Even though Indonesia is one of the richest countries in the world in terms of water supply, it faces huge problems when it comes to water distribution, which remains inequitable.
Under the pressure of the World Bank, Indonesia has developed a regulatory framework that promotes the commercialization of water services. During conflicts between local communities and corporations around access to water resources or water services, the government of Indonesia often supports the interests of corporations, arguing that it is securing foreign investments.
This report will show how the practices surrounding access and distribution of water services in Indonesia are in conflict with the constitution and the UN resolution on the human right to water and sanitation. Secondly, this report will examine how water policy in Indonesia has been dominated by international financial institutions like the World Bank and Asian Development Bank, and explain how KRuHA has helped communities advocate for their right to water in various regions in Indonesia.

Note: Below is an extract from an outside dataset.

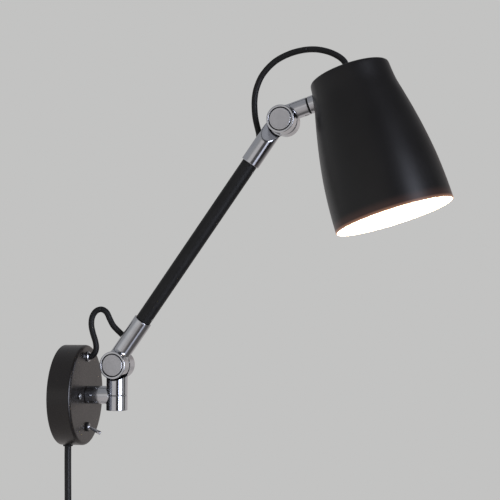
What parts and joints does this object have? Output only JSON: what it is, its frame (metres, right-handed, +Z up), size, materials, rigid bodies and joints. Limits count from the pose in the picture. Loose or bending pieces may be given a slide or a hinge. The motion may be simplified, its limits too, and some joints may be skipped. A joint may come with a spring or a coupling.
{
  "type": "swing arm wall sconce",
  "caption": "Wall-mounted reading lamp with a round canopy, a swivel post, a tilting tube arm between lap knuckles and a turned bell shade.",
  "frame": {"origin": "centre of the mounting plate's back face, on the wall", "axes": "+Z up, -Y out of the wall into the room, +X to the right when facing the wall"},
  "size_m": [0.1965, 0.3966, 0.6395],
  "materials": {
    "canopy_black": "satin black powder coat",
    "tube_black": "satin black powder coat",
    "shade_black": "satin black outside, white enamel inside",
    "polished_metal": "polished, slightly darkened reflections",
    "satin_cap": "satin, machined flat",
    "zinc_steel": "bright zinc plate",
    "earth_brass": "plain brass",
    "rubber_black": "matt",
    "cord_black": "matt sheath",
    "black_plastic": "moulded, matt",
    "plug_black": "moulded, slight sheen",
    "white_plastic": "moulded",
    "opal_bulb": "opal, lit warm white"
  },
  "bodies": {
    "wall_base": {"mounting_plate": "zinc_steel", "canopy": "canopy_black", "cover_screw_left": "zinc_steel", "cover_screw_right": "zinc_steel", "wall_post": "polished_metal", "post_washer": "zinc_steel", "post_nut": "zinc_steel", "flex_grommet": "polished_metal", "cord_bush": "rubber_black", "cord_clamp": "zinc_steel", "cord_clamp_screw": "zinc_steel", "terminal_block": "white_plastic", "earth_screw": "earth_brass", "toggle_body": "black_plastic", "toggle_nut": "black_plastic", "lower_flex": "cord_black", "mains_cord": "cord_black", "cord_coil": "cord_black", "cord_tie": "rubber_black", "plug": "plug_black", "plug_cord": "cord_black"},
    "toggle": {"toggle_lever": "polished_metal"},
    "swivel": {"swivel_barrel": "polished_metal", "swivel_bolt": "zinc_steel", "swivel_washer": "zinc_steel", "lower_pivot_bolt": "zinc_steel", "lower_pivot_nut": "zinc_steel", "lower_disc_spring": "zinc_steel", "lower_friction_washer": "black_plastic", "lower_cap_rear": "satin_cap"},
    "arm": {"arm_lower_bracket": "polished_metal", "lower_cap_front": "satin_cap", "arm_upper_bracket": "polished_metal", "upper_cap_rear": "satin_cap", "upper_pivot_bolt": "zinc_steel", "upper_pivot_nut": "zinc_steel", "upper_disc_spring": "zinc_steel", "upper_friction_washer": "black_plastic", "arm_tube": "tube_black", "lower_grub_screw": "zinc_steel", "upper_grub_screw": "zinc_steel", "inner_lead": "cord_black", "upper_flex": "cord_black"},
    "head": {"head_knuckle": "polished_metal", "head_grub_screw": "zinc_steel", "head_ring": "rubber_black", "upper_cap_front": "satin_cap"},
    "shade": {"shade_stub": "polished_metal", "stub_washer": "zinc_steel", "stub_nut": "zinc_steel", "shade": "shade_black", "cord_grip": "polished_metal", "lampholder_cap": "black_plastic", "lampholder": "black_plastic", "bulb_cap": "zinc_steel", "bulb_globe": "opal_bulb"}
  },
  "joints": [
    {"name": "toggle_throw", "type": "hinge", "parent": "wall_base", "child": "toggle", "pos_m": [0, -0.0263, -0.0325], "axis": [-1, 0, 0], "range_deg": [0, 54]},
    {"name": "post_swivel", "type": "hinge", "parent": "wall_base", "child": "swivel", "pos_m": [0, -0.0564, 0], "axis": [0, 0, 1], "range_deg": [-74, 86], "deforming": ["lower_flex"]},
    {"name": "arm_tilt", "type": "hinge", "parent": "swivel", "child": "arm", "pos_m": [0, -0.0564, 0.0308], "axis": [-0.9945, 0.1045, 0], "range_deg": [-69, 41]},
    {"name": "head_tilt", "type": "hinge", "parent": "arm", "child": "head", "pos_m": [-0.01843, -0.23177, 0.2735], "axis": [-0.9945, 0.1045, 0], "range_deg": [-50, 70], "deforming": ["upper_flex"]},
    {"name": "shade_turn", "type": "hinge", "parent": "head", "child": "shade", "pos_m": [-0.0212, -0.2581, 0.28746], "axis": [-0.1, -0.9511, 0.2924], "range_deg": [-85, 85]}
  ]
}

This report is organized into four sections: (1) Water in the Constitution of Indonesia (2) the condition of water resources in Indonesia, including the status of community access to the water (3) the dominant policy in compliance with right to water in Indonesia, (4) conclusions and recommendations.
Water in the constitution of indonesia
Water is a human right and constitutional right
The 1945 Constitution of Indonesia departs radically from traditional constitutions by giving explicit recognition to a range of socio-economic rights in addition to civil and political rights. Prior to the 1948 Universal Declaration on Human Rights, Indonesia’s 1945 Constitution introduced the rights of citizens, although it was not the same as the human rights that were recognized later on.
Article 33, paragraph 2 of Indonesia’s 1945 Constitution stated that:
“all vital sources of production those essential for the lives of the people must be controlled by the state. ”
Paragraph 3 stated that:
“the land and the water as well as the natural riches therein are to be controlled by the state to be used to the greatest benefit of the people.”
Right to water in the Indonesian 1945 Constitution
|Article 27, § 2||Every citizen has the right to work and to live in human dignity.|
|Article 28A||Every person shall have the right to live and to defend his/her life and existence.|
|Article 28C||(1) Every person shall have the right to develop him/herself through the fulfillment of his/her basic needs (…) for the purpose of improving the quality of his/her life and for the welfare of the human race.|
(2) Every person shall have the right to improve him/herself through collective struggle for his/her rights to develop his/her society, nation and state.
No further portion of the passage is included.